# Rock Island Armory Compact?



## varanid (Sep 23, 2013)

There's a pawnshop here that has a lightly used Rock Island Armory compact, 3.5" barrel, 7 round magazine, for 350+tax. It's got very minor visible wear but looks OK.
Anyone got experience with it? I was going to purchase the sig p250 compact next paycheck but this is about 90 bucks cheaper than the local cost on those, and, well, it's a 1911 which I like


----------



## niadhf (Jan 20, 2008)

Not the compact. But a couple of friends have the FA. Love 'em. I think the go for that new though. I might be mixing up models, it may be the base version for $349


----------



## varanid (Sep 23, 2013)

The full size isn't much more than that, but the compact's MSRP is like 500 something and I can't find anyone locally with new ones.


----------



## rex (Jan 27, 2012)

I'm not praising them because I haven't had my hands on one yet,but for the money most people love them.Being a bargain basement deal,theres a chance of issues but RIA seems to be pretty good on following specs and fitting a gun like the original design-not saying they are to spec but they work.

The compacts get touchy,you're shortening the cycle to make that round work.It does,but not always if things aren't just so.For that price,I'd buy it and blast a few hundred through it to prove it's worthy.If it pukes and nothing is FUBAR'd from the start,fixing minor things are anything from a a few file strokes or a couple part fittings.Won't be a Wilson but you're still in less than a Colt.I've actually thought about finding one for the basis of a redo for a carry piece I could care less about if it sits inb evidence rusting.My Colt or HK in that situation would really piss me off,and I'm not pissing money away on a Glock.


----------



## Steve M1911A1 (Feb 6, 2008)

rex said:


> ...[C]ompacts get touchy. You're shortening the cycle to make that round work. It does, but not always if things aren't just so. For that price, I'd buy it and blast a few hundred through it to prove it's worthy...

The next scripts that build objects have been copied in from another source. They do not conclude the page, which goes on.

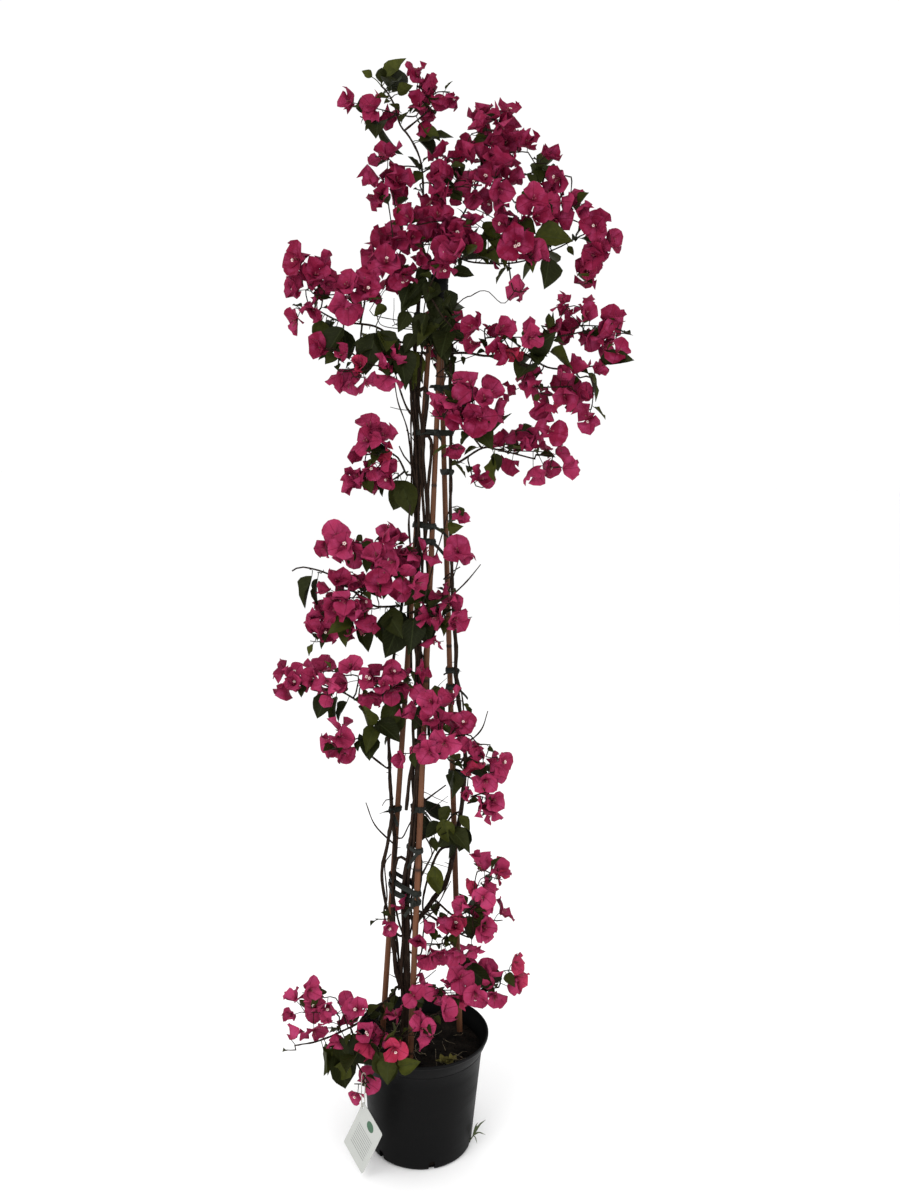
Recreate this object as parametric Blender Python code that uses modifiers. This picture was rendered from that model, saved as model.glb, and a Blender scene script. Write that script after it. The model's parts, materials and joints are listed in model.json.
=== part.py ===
"""Potted lesser bougainvillea on three bamboo canes, in a black nursery pot.

Metres, +Z up. The origin is the middle of the pot's foot, on the ground, and the plant is seen
from the front along +Y. The pot, soil, canes, cap, ties and label are turned, bent and cut
solids. The plant grows from a few hand-placed paths: each leafy shoot holds its leaves, and each
bunch holds its blooms of folded bracts, both placed by a seeded rule that keeps them clear of
everything already there.
"""

import math
from dataclasses import dataclass

import bmesh
import bpy
import numpy as np
from mathutils import Matrix, Vector
from mathutils.bvhtree import BVHTree

# Pot and soil
POT_HEIGHT = 0.213
RIM_RADIUS = 0.120
NECK_RADIUS = 0.109
FOOT_RADIUS = 0.094
POT_WALL = 0.0020
POT_FLOOR = 0.0030
POT_STEPS = 24
NOTCH_COUNT = 6
NOTCH_FIRST_ANGLE = math.radians(-76.0)
NOTCH_WIDTH = 0.011
NOTCH_HEIGHT = 0.018
SOIL_TOP = 0.184
FIT_GAP = 0.0004

# Canes: foot on the soil, head in the cap
CANE_FEET = {"cane_left": (-0.075, 0.030), "cane_front": (-0.020, -0.070), "cane_right": (0.0685, 0.040)}
CANE_HEADS = {"cane_left": (-0.008, -0.003), "cane_front": (0.008, -0.007), "cane_right": (0.002, 0.011)}
CANE_HEAD_Z = 1.530
CANE_DEPTH = 0.115
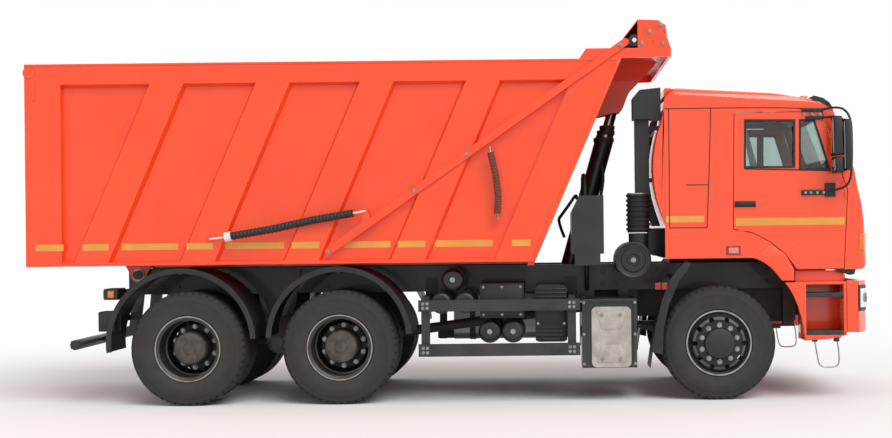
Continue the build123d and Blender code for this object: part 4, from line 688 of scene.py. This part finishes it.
# sun visor: a bent dark acrylic sheet on two end cheeks
VISOR_LINE = ((3484, 2880), (3572, 2856), (3632, 2812), (3664, 2760), (3654, 2757), (3624, 2804), (3567, 2845),
              (3484, 2868))
CHEEK_LINE = ((3484, 2874), (3580, 2840), (3664, 2752), (3650, 2690), (3566, 2656), (3542, 2700), (3446, 2775))
gather("sun_visor", guard_plastic, "cab", [plate(VISOR_LINE, -1, 1228, -2456)] +
       [plate(CHEEK_LINE, -1, -y, -26, edge=8) for y in (-1230, 1204)])
for side, side_name in SIDES:
    gather("cab_tape_" + side_name, amber_tape, "cab", [plate(oblong(2072, 1692, 2431, 1752), side, 1234, 2)])
    gather("side_marker_frame_" + side_name, red_lens, "cab",
           [plate(oblong(2640, 1378, 2776, 1464), side, 1234, 12, edge=5)])
    gather("side_marker_lens_" + side_name, pale_lens, "cab",
           [plate(oblong(2662, 1394, 2754, 1448), side, 1245, 5, edge=3)])
    gather("step_hinge_" + side_name, guard_plastic, "cab",
           [plate(((3698, 1238), (3870, 1238), (3856, 1184), (3812, 1176), (3700, 1212)), side, 1150, 60, edge=6)])
    gather("indicator_" + side_name, amber_lens, "cab", [shelf(INDICATOR_PLAN, side, 1420, 150, 2)])
    gather("roof_marker_" + side_name, amber_lens, "cab", [side_block(side, 900, 980, 3400, 3470, 2868, 2900, 8)])
gather("sun_visor_bolts", zinc_plate, "cab",
       [turned(disc(y, 6, 9), (3560, 0, 2836), 10) for y in (-1066, 1060)])
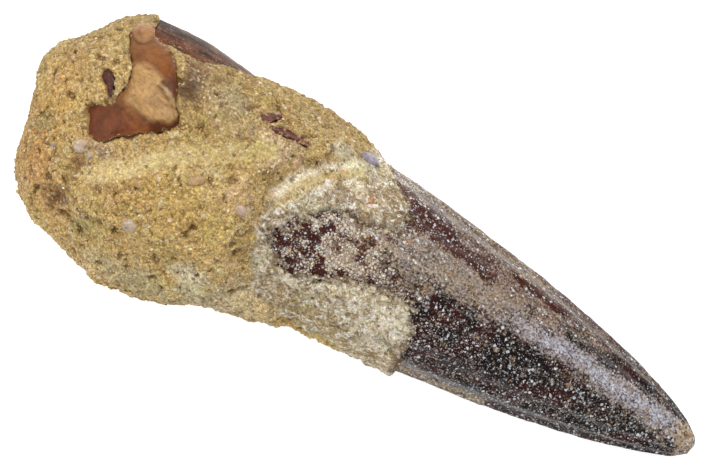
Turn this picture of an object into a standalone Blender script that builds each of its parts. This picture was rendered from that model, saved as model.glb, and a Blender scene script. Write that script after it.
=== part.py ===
# A fossil spinosaurus tooth lying on its side, with the sandstone that still holds its root.
# X runs from the broken root to the tip, Y across the tooth and Z up. Sizes are millimetres until
# a mesh is made. The crown is bare, the root sits in the stone, and broken bone and pebbles
# are set in the stone's upper face.
import math

import bmesh
import bpy
from mathutils import Vector, noise

MM = 0.001
GAP = 0.3

# The middle of the finished object's box, taken off every point so that the origin is under it.
MIDDLE_X = -0.05
MIDDLE_Y = 0.04

# Tooth: along, upper side, lower side, height of the axis
TOOTH_PROFILE = (
    (-35.0, 15.75, -9.0, 12.9),
    (-28.5, 15.65, -9.5, 12.8),
    (-24.8, 15.25, -9.7, 12.8),
    (-20.5, 14.65, -9.9, 12.7),
    (-15.0, 14.1, -9.9, 12.4),
    (-9.7, 13.6, -9.7, 11.9),
    (-2.5, 12.5, -9.2, 11.1),
    (4.8, 11.2, -8.9, 10.1),
    (12.0, 9.9, -8.4, 9.0),
    (21.5, 8.1, -7.5, 7.4),
    (31.2, 5.7, -6.0, 5.5),
    (38.4, 3.4, -4.5, 3.7),
    (43.2, 1.4, -3.2, 2.4),
    (44.6, 0.4, -2.4, 2.1),
    (45.2, -0.4, -1.7, 2.1),
)
TOOTH_TIP = (45.4, -1.0, 2.1)
DEPTH_SHARE = 0.86
FLUTES = 14
FLUTE_HEIGHT = 0.13
KEEL_HEIGHT = 0.35
KEEL_WIDTH = 0.14
CROWN_START = -6.0
CROWN_FULL = 8.0
TOOTH_SIDES = 56
POCKET_SIDES = 38
POCKET_END = 16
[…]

Good information and advice! I second the motion.
Any 1911-type pistol with a barrel length of less than about 4" has to be designed and tuned by a genius with the patience of Job.
(Ask me how I know. Been there, done that.)


----------



## CharlieW (Feb 2, 2011)

That is a screaming bargain -- I would buy it.


----------



## AjayTaylor (Nov 1, 2014)

I bought a brand new Rock Island Compact at the PX at Fort Bragg for $405 out the door. My Brother and I went to the range, and it chewed the x right out of the target at 15 yards. I usually pick a six o'clock point on the target, but this thing was perfect point of aim. My Brother gave me two mint original Series 70's, so I was kind enough to give him my Rock Island. He has about 600 rounds through it, with one misfire with some hand loads that he had laying around. He packs a Springfield XDS most of the time, or DID. Now he carries the Rock Island most days. He's an Army Vet, and Heh loves that Rock.


----------



## shootbrownelk (May 18, 2014)

Springfield makes a compact Range Officer. In 9mm & .45.


----------



## rglassma (Mar 21, 2015)

Buy the Rock... If there are issues with it, their Customer Service will make it right. They did for me and I love mine.


----------



## dakota1911 (Jun 9, 2015)

I have had a couple. Actually, years ago one was $300 and the other $350 new from a LGS. They are not bad for the money.


----------